I read up a bit on these snakes. Not much is known. Mating rattlesnakes aren’t everyday occurrences. The literature says the blacktails breed in the spring (occasionally twice a year) but these green lovelies were doing it in the fall. Live birth of six or seven young is the norm. The babies stick with mother for a day or less. Males follow scent trails of ready (randy) females. Sometimes the males guard their females. It is believed these are monogamous snakes. It’s possible there are several males hanging around hoping to get lucky.
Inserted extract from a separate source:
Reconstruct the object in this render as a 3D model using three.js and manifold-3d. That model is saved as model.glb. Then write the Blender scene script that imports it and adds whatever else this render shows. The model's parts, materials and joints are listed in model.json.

After lunch I tried to find the pair but they were gone from their love nest. I poked around and eventually found the male or a male. His head was peeping out from behind a rock. I watched him as he slowly meandered and peered and probed looking for something. It took him twenty minutes to cover ten feet. Two of those feet were very nearly mine. Finally he disappeared in the brush and I decided I couldn’t safely follow.